Ce passage est inscrit en hébreu (ou pseudo-hébreu selon certains commentateurs), parmi une quantité d'autres.
Le thème Mort et Résurrection est illustré de diverses façons. Aux pieds de Jésus, tout debout, la couronne d'épines, noire, dépourvue de sang, évocation et non représentation historique. Des restes d'ossements entre les jambes de Job s'opposent à cet oiseau qui s'envole au-dessus du Christ, symbole de sa résurrection.
Le fond lui-même est signifiant, qui oppose un arbre mort et des rochers (à gauche), à un fertile et profond paysage habité à droite - celui-ci s'élève au dessus d'un oiseau rouge et d'un tigre et une biche allant se désaltérer, thème paradisiaque.
Reste à comprendre le geste du méditatif Job.

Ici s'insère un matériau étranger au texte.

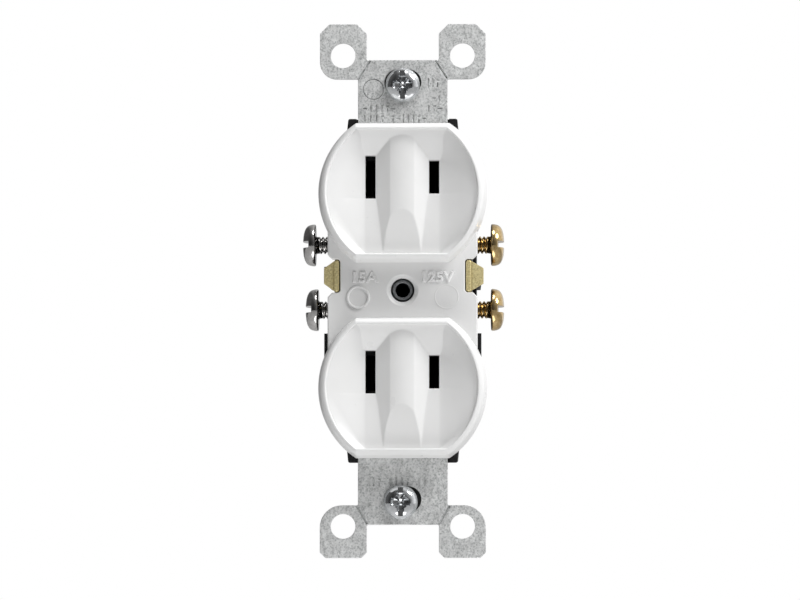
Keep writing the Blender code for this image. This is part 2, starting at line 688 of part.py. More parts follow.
def make_assembly_screw(place, side):
    seat = ASSEMBLY_SEAT + GAP
    z = side * ASSEMBLY_Z
    head = (ASSEMBLY_HEAD_RADIUS, ASSEMBLY_HEAD_HEIGHT)
    profile = screw_profile(*head, ASSEMBLY_RADIUS, seat - ASSEMBLY_TIP)
    screw = turned(f"assembly_screw_{place}", profile, "+Y", (0, seat, z), steps=16)
    top = seat + ASSEMBLY_HEAD_HEIGHT
    low = (-3 * MM, top - 0.8 * MM, z - 0.4 * MM)
    high = (3 * MM, top + MM, z + 0.4 * MM)
    cut(screw, box(f"assembly_slot_{place}", low, high))
    finish(screw, zinc)


def make_centre_bushing():
    """A flanged sleeve through the strap, with its flange behind; heights run forward from Y = 0."""
    flange_front = -GAP
    flange_back = -GAP - FLANGE_THICKNESS
    profile = [
        (BUSHING_BORE, -BUSHING_FRONT),
        (BUSHING_RADIUS, -BUSHING_FRONT),
        (BUSHING_RADIUS, flange_front),
        (BUSHING_FLANGE, flange_front),
        (BUSHING_FLANGE, flange_back),
        (BUSHING_RADIUS, flange_back),
        (BUSHING_RADIUS, -BUSHING_BACK),
        (BUSHING_BORE, -BUSHING_BACK),
    ]
    finish(turned("centre_bushing", profile, "-Y", (0, 0, 0), closed=True), dark_steel)


def make_wire_clamp(name, hand, side):
    """A bent spring leaf that leans on the strip and hinges at its inner, rear end."""
    hinge_x, hinge_y = CLAMP_HINGE
    z = clamp_z(side)
    loop = [(hand * x, y) for x, y in ribbon(CLAMP_LINE, CLAMP_THICKNESS)]
    clamp = sheet(name, "Z", loop, z - CLAMP_HALF_WIDTH, z + CLAMP_HALF_WIDTH)
    clamp.location.x = hand * hinge_x
    clamp.location.y = hinge_y
    finish(clamp, bronze)


def smooth_round_pieces():
    """Smooth shading everywhere, kept sharp where faces meet at more than 35 degrees."""
    for obj in parts.objects:
        obj.data.shade_smooth()
        obj.data.set_sharp_from_angle(angle=math.radians(35))


for old in list(bpy.data.objects):
    bpy.data.objects.remove(old)
parts = new_collection("duplex_receptacle")
cutters = new_collection("cutters")

white_plastic = new_material("white_plastic", (0.86, 0.86, 0.85), 0.3)
black_plastic = new_material("black_plastic", (0.02, 0.02, 0.02), 0.45)
galvanised = new_material("galvanised_steel", (0.6, 0.61, 0.61), 0.45, 1.0)
zinc = new_material("zinc_plate", (0.78, 0.78, 0.77), 0.2, 1.0)
nickel = new_material("nickel_plate", (0.62, 0.62, 0.6), 0.2, 1.0)
brass = new_material("brass", (0.72, 0.56, 0.3), 0.3, 1.0)
bronze = new_material("spring_bronze", (0.66, 0.44, 0.26), 0.3, 1.0)
dark_steel = new_material("dark_steel", (0.3, 0.31, 0.31), 0.4, 1.0)
fibre = new_material("black_fibre", (0.03, 0.03, 0.03), 0.8)

make_mounting_strap()
make_face_cover()
make_back_body()
make_centre_bushing()
for pole, pole_hand, screw_metal in (("neutral", -1, nickel), ("hot", 1, brass)):
    make_contact(f"{pole}_contact", pole_hand, brass)
    for level, level_side in (("upper", 1), ("lower", -1)):
        make_terminal_screw(f"{pole}_screw_{level}", pole_hand, level_side, screw_metal)
        make_wire_clamp(f"wire_clamp_{pole}_{level}", pole_hand, level_side)
for end, end_side in (("top", 1), ("bottom", -1)):
    make_mounting_screw(end, end_side)
    make_assembly_screw(end, end_side)
smooth_round_pieces()
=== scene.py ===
"""The look of the two-slot duplex wall receptacle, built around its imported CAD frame.

Shapes are worked out in millimetres and turned into metres by publish(). X runs to the right, Z up,
and the plug faces look along -Y. A side of 1 is the top half and -1 the bottom half; a hand of 1 is
the right (hot) side and -1 the left (neutral) side.
"""

import json
from math import acos, atan2, ceil, copysign, cos, degrees, hypot
from math import radians, remainder, sin, sqrt, tan, tau

import bmesh
import bpy
from mathutils import Matrix, Vector

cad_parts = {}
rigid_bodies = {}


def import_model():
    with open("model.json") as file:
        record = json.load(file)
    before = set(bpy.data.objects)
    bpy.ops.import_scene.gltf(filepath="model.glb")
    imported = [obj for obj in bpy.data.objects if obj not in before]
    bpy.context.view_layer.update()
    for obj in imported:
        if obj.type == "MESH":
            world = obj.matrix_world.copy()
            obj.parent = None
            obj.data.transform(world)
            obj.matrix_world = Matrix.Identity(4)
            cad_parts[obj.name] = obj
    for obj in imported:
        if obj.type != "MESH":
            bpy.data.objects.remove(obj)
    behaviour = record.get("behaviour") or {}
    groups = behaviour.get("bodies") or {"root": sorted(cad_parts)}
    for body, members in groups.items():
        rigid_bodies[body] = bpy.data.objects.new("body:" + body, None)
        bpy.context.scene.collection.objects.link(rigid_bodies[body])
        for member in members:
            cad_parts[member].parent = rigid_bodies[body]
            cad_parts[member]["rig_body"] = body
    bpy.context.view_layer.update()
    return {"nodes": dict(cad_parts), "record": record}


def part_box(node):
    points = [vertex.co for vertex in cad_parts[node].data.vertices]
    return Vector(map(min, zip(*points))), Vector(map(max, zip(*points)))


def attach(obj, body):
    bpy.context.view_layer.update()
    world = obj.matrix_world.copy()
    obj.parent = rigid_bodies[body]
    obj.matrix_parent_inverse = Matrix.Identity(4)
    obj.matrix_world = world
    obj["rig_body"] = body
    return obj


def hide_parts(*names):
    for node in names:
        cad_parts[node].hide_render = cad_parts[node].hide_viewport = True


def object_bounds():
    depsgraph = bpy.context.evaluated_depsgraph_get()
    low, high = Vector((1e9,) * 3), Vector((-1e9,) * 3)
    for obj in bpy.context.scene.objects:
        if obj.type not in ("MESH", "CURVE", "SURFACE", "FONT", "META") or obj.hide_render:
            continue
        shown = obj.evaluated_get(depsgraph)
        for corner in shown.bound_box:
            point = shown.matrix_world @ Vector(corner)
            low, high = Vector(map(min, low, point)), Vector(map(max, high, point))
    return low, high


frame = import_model()

MM = 0.001
OVERSHOOT = 1.0  # how far a cutter runs past the face it cuts


def extent(node):
    """A CAD node's lowest and highest corners in millimetres."""
    low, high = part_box(node)
    return low / MM, high / MM


def middle(node):
    low, high = extent(node)
    return (low + high) / 2


def reach_of(node, hand):
    """A node's nearest and furthest distances from the middle plane, on its own side."""
    low, high = extent(node)
    return (low.x, high.x) if hand > 0 else (-high.x, -low.x)


# ---- Measures taken from the frame, in millimetres ----

STRAP_LOW, STRAP_HIGH = extent("mounting_strap")
COVER_LOW, COVER_HIGH = extent("face_cover")
BODY_LOW, BODY_HIGH = extent("back_body")
MOUNT_POINTS = {m["name"]: Vector(m["pos_m"]) / MM for m in frame["record"]["mounts"]}
LEVELS = {1: "upper", -1: "lower"}
FACE_Z = {side: MOUNT_POINTS[f"{level}_plug_seat"].z for side, level in LEVELS.items()}
FACE_FRONT = COVER_LOW.y
COVER_BACK = COVER_HIGH.y
PLATE_FRONT = MOUNT_POINTS["wall_plate_seat"].y
EAR_Z = MOUNT_POINTS["plaster_ear_top_right"].z
FACE_RADIUS = COVER_HIGH.x
FACE_HALF_HEIGHT = COVER_HIGH.z - FACE_Z[1]
ASSEMBLY_Z = middle("assembly_screw_top").z
TERMINAL_Z = {side: MOUNT_POINTS[f"hot_terminal_{level}"].z for side, level in LEVELS.items()}
TERMINAL_CENTRE = (TERMINAL_Z[1] + TERMINAL_Z[-1]) / 2
TERMINAL_Y = middle("hot_screw_upper").y


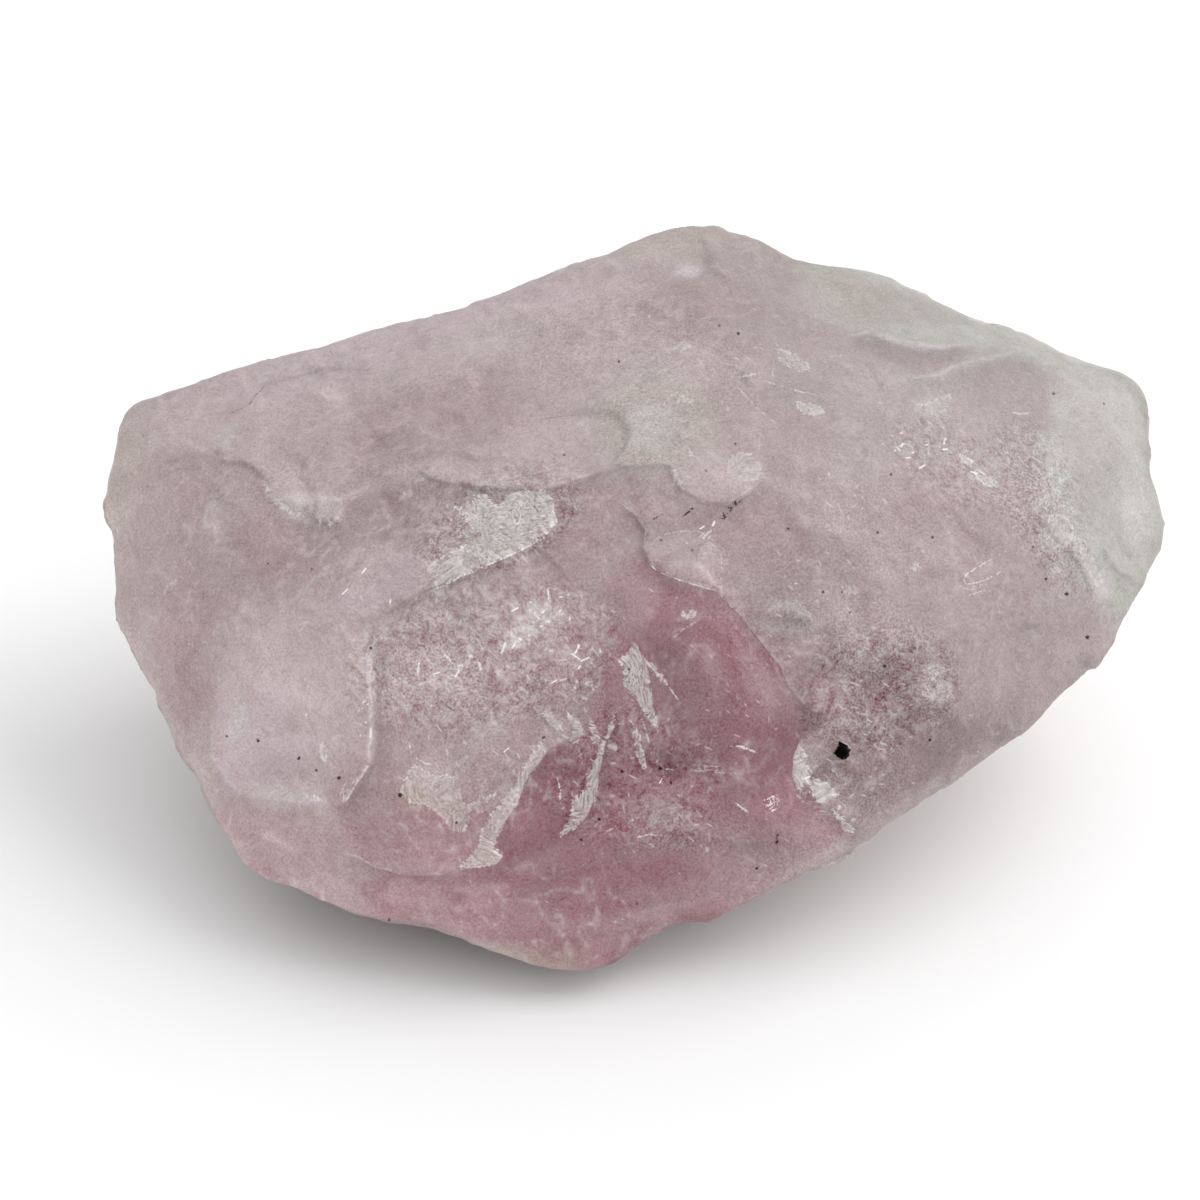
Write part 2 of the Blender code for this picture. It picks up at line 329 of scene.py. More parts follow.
@dataclass(frozen=True)
class Outline:
    """A patch with corners, drawn by its outline."""

    points: tuple[Pixel, ...]

    def depth(self, seen: np.ndarray) -> np.ndarray:
        """How far inside the patch each pixel lies.

        Args:
            seen: pixels, one pair a row.

        Returns:
            The distance to the edge in millimetres, below zero outside.
        """
        closed = self.points + self.points[:1]
        away = np.abs(from_line(seen, closed)[0])
        inside = np.zeros(len(seen), bool)
        for (ax, ay), (bx, by) in zip(closed, closed[1:]):
            if ay == by:
                continue
            crosses = (ay > seen[:, 1]) != (by > seen[:, 1])
            inside ^= crosses & (seen[:, 0] < ax + (seen[:, 1] - ay) * (bx - ax) / (by - ay))
        return np.where(inside, away, -away)


@dataclass(frozen=True)
class Splinter:
    """A long narrow patch that tapers to its ends, drawn by its middle line."""

    line: tuple[Pixel, ...]
    width: float

    def depth(self, seen: np.ndarray) -> np.ndarray:
        """How far inside the patch each pixel lies.

        Args:
            seen: pixels, one pair a row.

        Returns:
            The distance to the edge in millimetres, below zero outside.
        """
        away, along = from_line(seen, self.line)
        share = along / line_length(self.line)
        half = self.width / PIXELS_PER_MM / 2 * np.sqrt(np.clip(4 * share * (1 - share), 0.02, 1))
        return half - np.abs(away)


Shape = Oval | Outline | Splinter


@dataclass(frozen=True)
class Tint:
    """A patch of one colour, which fades at its edge."""

    shape: Shape
    tone: Tone
    strength: float = 1.0
    fade: float = 2.0
    ragged: float = 1.0

    def cover(self, surface: Surface) -> np.ndarray:
        """How much of the colour lies on each point, from 0 to 1."""
        depth = self.shape.depth(surface.seen) + self.ragged * surface.ragged * min(self.fade, 1)
        return self.strength * smooth(depth / self.fade + 0.5)


def spot(
    x: float, y: float, wide: float, high: float, turn: float,
    tone: Tone, strength: float = 1.0, fade: float = 2.0, ragged: float = 1.0,
) -> Tint:
    """An oval tint.

    Args:
        x: its middle, in pixels across.
        y: its middle, in pixels down.
        wide: its half width, in pixels.
        high: its half height, in pixels.
        turn: how far it is turned, in degrees.
        tone: its colour.
        strength: how much of the colour it lays on.
        fade: the width of its soft edge, in millimetres.
        ragged: how ragged that edge is.

    Returns:
        The tint.
    """
    return Tint(Oval((x, y), (wide, high), turn), tone, strength, fade, ragged)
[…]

Que montre-t-il du doigt, dans la même direction que son regard vide ?
Il n'y a rien à voir dans le bas. Si ce n'est, mal indiquée, cette couronne d'épines noire et aussi dépourvue de sang que le front du Christ, appuyée tout debout au socle rouge du trône…
Peut-être son geste fatigué nous désigne-t-il, nous. Comme l'autre vieux tournait les yeux vers nous.
C'est donc nous qui sommes invités à méditer sur la Passion de Jésus. Encore nous faudrait-il connaître l'hébreu !
En guise de conclusion
Dans les tableaux que je viens d'évoquer, nous pourrions voir en arrière-plan, comme dans l'abondante Histoire d'Ursule, un défilement analogue de toits, tours et cheminées, cependant que, défiant la réalité, les rochers de carton s'élèvent, se joignent en arche, se creusent de logettes troglodytes, portent sur leurs sentiers et leurs marches des bonshommes actifs ou contemplatifs.
Finalement, mieux que certains habiles romanciers américains ou japonais, il installe à son gré la Commémoration, la légende, le fantastique, les compose et les unifie dans un jeu de significations et de symboles, et s'impose par une mise en page impeccable et le dessin le plus précis - sans jamais oublier ce que les actuels professeurs d'écriture romanesque appellent "l'effet de réel".